Had Northern Ireland's First Minister said otherwise at this stage, the vultures within his own party would have been given the signal to swoop. Trimble knows his political survival hangs by the narrowest of threads, with up to eight of his own Assembly members ready to desert him should he abandon the principle of "guns before government".

For there to be the remotest chance of his Ulster Unionists signing up to the deal, two things have to happen in the next fortnight.

The IRA has to state unequivocally that it will decommission all its weapons by May 2000. And Trimble has to carry the majority of the 800 delegates of the Ulster Unionist Council and the majority of his Assembly members with him.

Whether this happens largely depends on what the IRA does. It's not impossible that pigs may soon be seen to fly.

It's widely recognised how far Trimble has brought the Ulster Unionist Party, not only by signing up to the Good Friday Agreement but by being prepared to share power with Martin McGuinness, whom many members regard as a terrorist.

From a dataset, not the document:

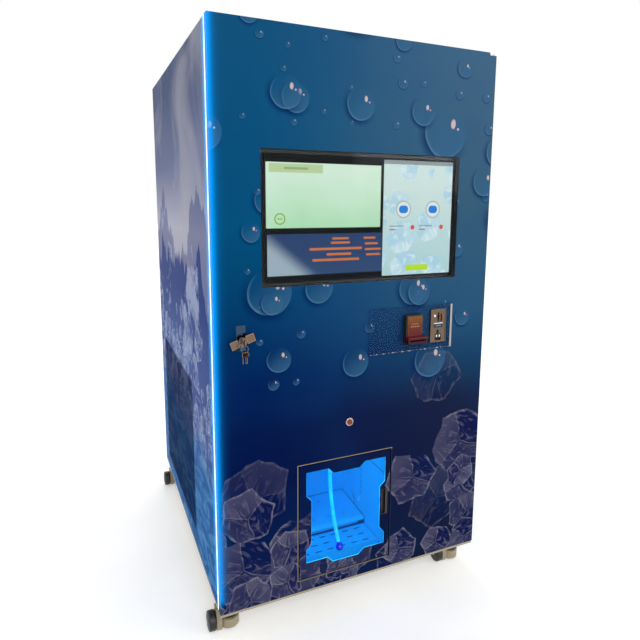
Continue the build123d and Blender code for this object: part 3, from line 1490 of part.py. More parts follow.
# Condenser behind the vent: frame, fins and tubes, with a round shroud for the fan
condenser_x = -inner_side + condenser_side_gap
condenser_y = door_front + condenser_front + condenser_width / 2
condenser_z = floor_top + condenser_height / 2
shroud_x = condenser_x + condenser_thickness
shroud_radius = fan_radius + fan_tip_gap
with BuildPart() as condenser:
    with BuildSketch(Plane.YZ.offset(condenser_x)):
        with Locations((condenser_y, condenser_z)):
            Rectangle(condenser_width, condenser_height)
            Rectangle(
                condenser_width - 2 * condenser_frame, condenser_height - 2 * condenser_frame,
                mode=Mode.SUBTRACT,
            )
            with GridLocations(condenser_width / (condenser_fins + 1), 0, condenser_fins, 1):
                Rectangle(condenser_fin_sheet, condenser_height - condenser_frame)
    extrude(amount=condenser_thickness)
    with BuildSketch(Plane.XZ.offset(-condenser_y + condenser_width / 2)):
        with Locations((condenser_x + condenser_thickness / 2, condenser_z)):
            with GridLocations(0, condenser_height / condenser_tubes, 1, condenser_tubes):
                Circle(condenser_tube_radius)
    extrude(amount=-condenser_width)
    with BuildSketch(Plane.YZ.offset(shroud_x)):
        with Locations((condenser_y, condenser_z)):
            Rectangle(condenser_width, condenser_height)
            Circle(shroud_radius, mode=Mode.SUBTRACT)
    extrude(amount=shroud_wall)
    with BuildSketch(Plane.YZ.offset(shroud_x)):
        with Locations((condenser_y, condenser_z)):
            Circle(shroud_radius + shroud_wall)
            Circle(shroud_radius, mode=Mode.SUBTRACT)
    extrude(amount=shroud_depth)
condenser.part.label = "condenser"
export_step(condenser.part, "parts/condenser.step")

# Fan: pitched blades lofted from root to tip on a domed hub, with its shaft
fan_middle_x = shroud_x + shroud_depth / 2
hub_end = fan_middle_x + fan_hub_length / 2
with BuildPart() as condenser_fan:
    with BuildSketch(Plane.YZ.offset(hub_end)):
        with Locations((condenser_y, condenser_z)):
            Circle(fan_hub_radius)
    extrude(amount=-fan_hub_length)
    fillet(condenser_fan.faces().sort_by(Axis.X)[0].edges(), radius=fan_hub_length / 4)
    for blade in range(fan_blades):
        turn = 2 * pi * blade / fan_blades
        out = Vector(0, cos(turn), sin(turn))
        around = Vector(0, -sin(turn), cos(turn))
        for reach, chord, pitch in (
            (fan_hub_radius * fan_root_share, fan_blade_root, fan_root_pitch),
            (fan_radius, fan_blade_tip, fan_tip_pitch),
        ):
            way = around * cos(radians(pitch)) + Vector(1, 0, 0) * sin(radians(pitch))
            centre = Vector(fan_middle_x, condenser_y, condenser_z) + out * reach
            with BuildSketch(Plane(origin=centre, x_dir=way, z_dir=out)):
                Rectangle(chord, fan_blade_sheet)
        loft(ruled=True)
    with BuildSketch(Plane.YZ.offset(hub_end)):
        with Locations((condenser_y, condenser_z)):
            Circle(fan_shaft_radius)
    extrude(amount=fan_motor_gap + fan_motor_length / 2)
condenser_fan.part.label = "condenser_fan"
export_step(condenser_fan.part, "parts/condenser_fan.step")

# Fan motor on its stand
motor_x = hub_end + fan_motor_gap
with BuildPart() as fan_motor:
    with BuildSketch(Plane.YZ.offset(motor_x)):
        with Locations((condenser_y, condenser_z)):
            Circle(fan_motor_radius)
    extrude(amount=fan_motor_length)
    fillet(fan_motor.faces().sort_by(Axis.X)[-1].edges(), radius=fan_motor_gap)
    with BuildSketch(Plane.YZ.offset(motor_x + fan_motor_length / 2)):
        with Locations((condenser_y, (floor_top + condenser_z) / 2)):
            Rectangle(stand_width, condenser_z - floor_top)
    extrude(amount=stand_sheet)
    with BuildSketch(Plane.XY.offset(floor_top)):
        with Locations((motor_x + fan_motor_length / 2, condenser_y)):
            Rectangle(fan_motor_length, stand_width)
    extrude(amount=stand_sheet)
    with BuildSketch(Plane.YZ.offset(motor_x)):
        with Locations((condenser_y, condenser_z)):
            Circle(fan_shaft_radius + shaft_gap)
    extrude(amount=fan_motor_length / 2 + fan_motor_gap, mode=Mode.SUBTRACT)
fan_motor.part.label = "fan_motor"
export_step(fan_motor.part, "parts/fan_motor.step")

# Water inlet: a bored spigot with a hexagon, held by a nut inside the rear panel
with BuildPart() as water_inlet:
    with BuildSketch(Plane.XZ.offset(-frame_rear + inlet_hex_length)):
        with Locations((inlet_x, base + inlet_z)):
            Circle(inlet_radius)
    extrude(amount=-(inlet_length + panel_sheet + inlet_hex_length))
    with BuildSketch(Plane.XZ.offset(-rear)):
        with Locations((inlet_x, base + inlet_z)):
            RegularPolygon(inlet_hex_radius, 6)
    extrude(amount=-inlet_hex_length)
    with BuildSketch(Plane.XZ.offset(-frame_rear)):
        with Locations((inlet_x, base + inlet_z)):
            RegularPolygon(inlet_hex_radius, 6)
    extrude(amount=inlet_hex_length)
    with BuildSketch(Plane.XZ.offset(-rear - inlet_length)):
        with Locations((inlet_x, base + inlet_z)):
            Circle(inlet_bore)
    extrude(amount=inlet_length + panel_sheet + inlet_hex_length, mode=Mode.SUBTRACT)
water_inlet.part.label = "water_inlet"
export_step(water_inlet.part, "parts/water_inlet.step")

# Cable gland: dome nut outside, lock nut inside, empty bore
with BuildPart() as cable_gland:
    with BuildSketch(Plane.XZ.offset(-frame_rear + cable_gland_nut)):
        with Locations((gland_x, base + gland_z)):
            Circle(cable_gland_radius)
    extrude(amount=-(cable_gland_length + panel_sheet + cable_gland_nut))
    fillet(cable_gland.faces().sort_by(Axis.Y)[-1].edges(), radius=(cable_gland_radius - cable_bore) / 2)
    with BuildSketch(Plane.XZ.offset(-rear)):
        with Locations((gland_x, base + gland_z)):
            RegularPolygon(cable_gland_radius + cable_nut_rim, 6)
    extrude(amount=-cable_gland_nut)
    with BuildSketch(Plane.XZ.offset(-frame_rear)):
        with Locations((gland_x, base + gland_z)):
            RegularPolygon(cable_gland_radius + cable_nut_rim, 6)
    extrude(amount=cable_gland_nut)
    with BuildSketch(Plane.XZ.offset(-rear - cable_gland_length)):
        with Locations((gland_x, base + gland_z)):
            Circle(cable_bore)
    extrude(amount=cable_gland_length + panel_sheet + cable_gland_nut, mode=Mode.SUBTRACT)
cable_gland.part.label = "cable_gland"
export_step(cable_gland.part, "parts/cable_gland.step")

# Control box on two rails of the door, with a lid that overhangs it
control_front = door_back + control_depth
with BuildPart() as control_box:
    with BuildSketch(Plane.XZ.offset(-control_front)):
        with Locations((control_left + control_width / 2, (control_low + control_high) / 2)):
            RectangleRounded(control_width, control_height, control_fillet)
    extrude(amount=control_depth)
    chamfer(control_box.faces().sort_by(Axis.Y)[-1].edges(), length=control_fillet / 2)
control_box.part.label = "control_box"
export_step(control_box.part, "parts/control_box.step")

# Where the casters stand and which way their wheels trail
plate_z = base - caster_plate_thickness
race_z = plate_z - race_height
bolt_pitch = caster_plate - 2 * caster_bolt_inset
caster_spots = [
    ("front_left", -side + caster_inset_x, door_front + caster_inset_y, -1),
    ("front_right", side - caster_inset_x, door_front + caster_inset_y, -1),
    ("rear_left", -side + caster_inset_x, rear - caster_inset_y, -1),
    ("rear_right", side - caster_inset_x, rear - caster_inset_y, 1),
]

# Top plates, swivel races and king pins, bolted under the base
with BuildPart() as caster_plates:
    for name, spot_x, spot_y, trail in caster_spots:
        with BuildSketch(Plane.XY.offset(base)):
            with Locations((spot_x, spot_y)):
                RectangleRounded(caster_plate, caster_plate, caster_plate_corner)
                with GridLocations(bolt_pitch, bolt_pitch, 2, 2):
                    Circle(caster_bolt_radius, mode=Mode.SUBTRACT)
        extrude(amount=-caster_plate_thickness)
        with BuildSketch(Plane.XY.offset(plate_z)):
            with Locations((spot_x, spot_y)):
                Circle(race_radius)
        extrude(amount=-race_height)
        with BuildSketch(Plane.XY.offset(race_z)):
            with Locations((spot_x, spot_y)):
                Circle(kingpin_radius)
        extrude(amount=-kingpin_length)
caster_plates.part.label = "caster_plates"
export_step(caster_plates.part, "parts/caster_plates.step")

# Each caster has a cast housing with the wheel on its cheek, and a foot that screws down through its drum
foot_bottom = foot_gap
ring_bottom = foot_bottom + foot_pad
ring_top = ring_bottom + foot_ring_height
axle_length = wheel_side_gap + wheel_width + wheel_side_gap / 2
for name, spot_x, spot_y, trail in caster_spots:
    cheek_x = spot_x + trail * cheek_offset
    with BuildPart() as housing:
        with BuildSketch(Plane.XY.offset(drum_bottom)):
            with Locations((spot_x, spot_y)):
                Circle(drum_radius)
        extrude(amount=drum_height)
        with BuildSketch(Plane.XY.offset(drum_bottom)):
            with Locations((spot_x, spot_y)):
                Circle(collar_radius)
        extrude(amount=race_z - drum_bottom)
        with BuildSketch(Plane.XY.offset(race_z)):
            with Locations(((spot_x + cheek_x) / 2, spot_y)):
                Rectangle(cheek_offset, 2 * cheek_top)
        extrude(amount=-arm_height)
        with BuildSketch(Plane.YZ.offset(cheek_x)):
            with BuildLine():
                Polyline(
                    (spot_y - cheek_foot, cheek_bottom),
                    (spot_y + cheek_foot, cheek_bottom),
                    (spot_y + cheek_half, wheel_radius),
                    (spot_y + cheek_top, race_z),
                    (spot_y - cheek_top, race_z),
                    (spot_y - cheek_half, wheel_radius),
                    close=True,
                )
            make_face()
        extrude(amount=-trail * cheek_thickness)
        with BuildSketch(Plane.YZ.offset(cheek_x)):
            with Locations((spot_y, wheel_radius)):
                Circle(axle_radius)
        extrude(amount=trail * axle_length)
        with BuildSketch(Plane.YZ.offset(cheek_x + trail * axle_length)):
            with Locations((spot_y, wheel_radius)):
                Circle(axle_cap_radius)
        extrude(amount=trail * axle_cap)
        with BuildSketch(Plane.XY.offset(race_z)):
            with Locations((spot_x, spot_y)):
                Circle(kingpin_radius + shaft_gap)
        extrude(amount=-kingpin_length - seat_gap, mode=Mode.SUBTRACT)
        with BuildSketch(Plane.XY.offset(drum_bottom)):
            with Locations((spot_x, spot_y)):
                Circle(foot_stem_radius + shaft_gap)
        extrude(amount=ring_top + foot_stem_rise + seat_gap - drum_bottom, mode=Mode.SUBTRACT)
    housing.part.label = f"caster_{name}_housing"
    export_step(housing.part, f"parts/caster_{name}_housing.step")

    with BuildPart() as wheel:
        with BuildSketch(Plane.YZ.offset(cheek_x + trail * wheel_side_gap)):
            with Locations((spot_y, wheel_radius)):
                Circle(wheel_radius)
                Circle(axle_radius + shaft_gap, mode=Mode.SUBTRACT)
        extrude(amount=trail * wheel_width)
        tread = wheel.edges().filter_by(GeomType.CIRCLE).group_by(SortBy.RADIUS)[-1]
        fillet(tread, radius=wheel_shoulder)
    wheel.part.label = f"caster_{name}_wheel"
    export_step(wheel.part, f"parts/caster_{name}_wheel.step")

    with BuildPart() as foot:
        with BuildSketch(Plane.XY.offset(foot_bottom)):
            with Locations((spot_x, spot_y)):
                Circle(foot_radius)
        extrude(amount=foot_pad)
        chamfer(foot.faces().sort_by(Axis.Z)[0].edges(), length=foot_pad / 4)
        with BuildSketch(Plane.XY.offset(ring_bottom)):
            with Locations((spot_x, spot_y)):
                Circle(foot_ring_radius)
        extrude(amount=foot_ring_height)
        with BuildSketch(Plane.XY.offset(ring_top)):
            with Locations((spot_x, spot_y)):
                Circle(foot_stem_radius)
        extrude(amount=foot_stem_rise)
    foot.part.label = f"caster_{name}_foot"
    export_step(foot.part, f"parts/caster_{name}_foot.step")
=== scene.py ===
import json
import math

import bpy
from mathutils import Matrix, Vector


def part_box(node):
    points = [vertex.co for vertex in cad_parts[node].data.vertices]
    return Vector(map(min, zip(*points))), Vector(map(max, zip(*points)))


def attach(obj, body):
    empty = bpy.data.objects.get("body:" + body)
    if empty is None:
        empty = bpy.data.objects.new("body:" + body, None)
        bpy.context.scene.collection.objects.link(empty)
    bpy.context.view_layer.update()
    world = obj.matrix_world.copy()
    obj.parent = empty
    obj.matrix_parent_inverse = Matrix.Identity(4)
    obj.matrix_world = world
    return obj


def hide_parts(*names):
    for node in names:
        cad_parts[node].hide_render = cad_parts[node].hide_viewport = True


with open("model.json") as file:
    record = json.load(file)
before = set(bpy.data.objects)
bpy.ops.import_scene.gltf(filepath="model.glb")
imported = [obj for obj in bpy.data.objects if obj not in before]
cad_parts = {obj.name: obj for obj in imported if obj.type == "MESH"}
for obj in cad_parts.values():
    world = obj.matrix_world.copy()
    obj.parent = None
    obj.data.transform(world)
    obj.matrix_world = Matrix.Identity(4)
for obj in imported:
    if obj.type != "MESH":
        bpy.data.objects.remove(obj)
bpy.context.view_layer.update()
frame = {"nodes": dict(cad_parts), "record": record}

nodes = frame["nodes"]
print("frame loaded,", len(nodes), "CAD nodes")


# colours are written as hex and turned to linear light here
def paint(code, alpha=1.0):
    parts = [int(code[i:i + 2], 16) / 255 for i in (1, 3, 5)]
    linear = [c / 12.92 if c <= 0.04045 else ((c + 0.055) / 1.055) ** 2.4 for c in parts]
    return (*linear, alpha)


def addObject(name, data):
    obj = bpy.data.objects.new(name, data)
    bpy.context.scene.collection.objects.link(obj)
    return obj


# camera at the photograph's viewpoint
camera = {"place": (-0.8645, -2.2614, 1.4838), "yaw": 0.4286, "pitch": -0.1547, "roll": 0.0094,
          "lens": 31.12, "shiftX": -0.0226, "shiftY": -0.0546}


def placeCamera():
    data = bpy.data.cameras.new("camera")
    data.lens = camera["lens"]
    data.sensor_width = 36
    data.shift_x = camera["shiftX"]
    data.shift_y = camera["shiftY"]
    data.clip_end = 60
    obj = addObject("camera", data)
    yaw, pitch, roll = camera["yaw"], camera["pitch"], camera["roll"]
    ahead = Vector((math.sin(yaw) * math.cos(pitch), math.cos(yaw) * math.cos(pitch), math.sin(pitch)))
    turn = ahead.to_track_quat("-Z", "Y").to_matrix().to_4x4()
    obj.matrix_world = turn @ turn.Rotation(roll, 4, "Z")
    obj.location = camera["place"]
    bpy.context.scene.camera = obj


placeCamera()
bpy.context.scene.view_settings.view_transform = "Standard"


# node shorthand: nodes are added to the tree that is being built
current = {"tree": None}


def feed(node, values):  # a socket is linked, anything else is set
    for key, value in values.items():
        if isinstance(value, bpy.types.NodeSocket):
            current["tree"].links.new(value, node.inputs[key])
        else:
            node.inputs[key].default_value = value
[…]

Unionists believe that at least four senior members of Sinn Fein's negotiating team are members of the IRA's ruling Army Council.

Many members of the Republican movement, the IRA and Sinn Fein, do indeed have dual membership.

Even if that is the case, on the issue of decommissioning, they cannot speak for the IRA. If such a statement is to be made, it will almost certainly have to be approved by an IRA Extraordinary Army Convention.

When Unionists and others accuse Sinn Fein of taking everything and giving nothing in return, they are wilfully blind or misinformed.

The position of Gerry Adams and Martin McGuinness is almost as precarious as David Trimble's.

The difference is that the Republican movement is disciplined and united in a way the Ulster Unionist Party is not.

If the statement from the IRA is forthcoming, it will only emerge with the backing of IRA volunteers who will have been persuaded it is necessary to ensure progress on the road to the united Ireland they have fought, killed and died for over the past 30 years.

The IRA's endgame is to do away with itself, to reach a situation where its people are in government, North and South, and the need for "armed struggle" is no longer necessary.

The IRA has made an astonishing journey from war to peace, as Tony Blair recognises, and has no intention of abandoning the strategy which its leaders believe is now poised on the brink of fulfilment.

If David Trimble needs the life-belt of an IRA statement, the IRA, albeit with great difficulty, may be persuaded to oblige. Then both sides really would be jumping together.

Peter Taylor is the presenter of the BBC series Provos and Loyalists and author of the books of the same name.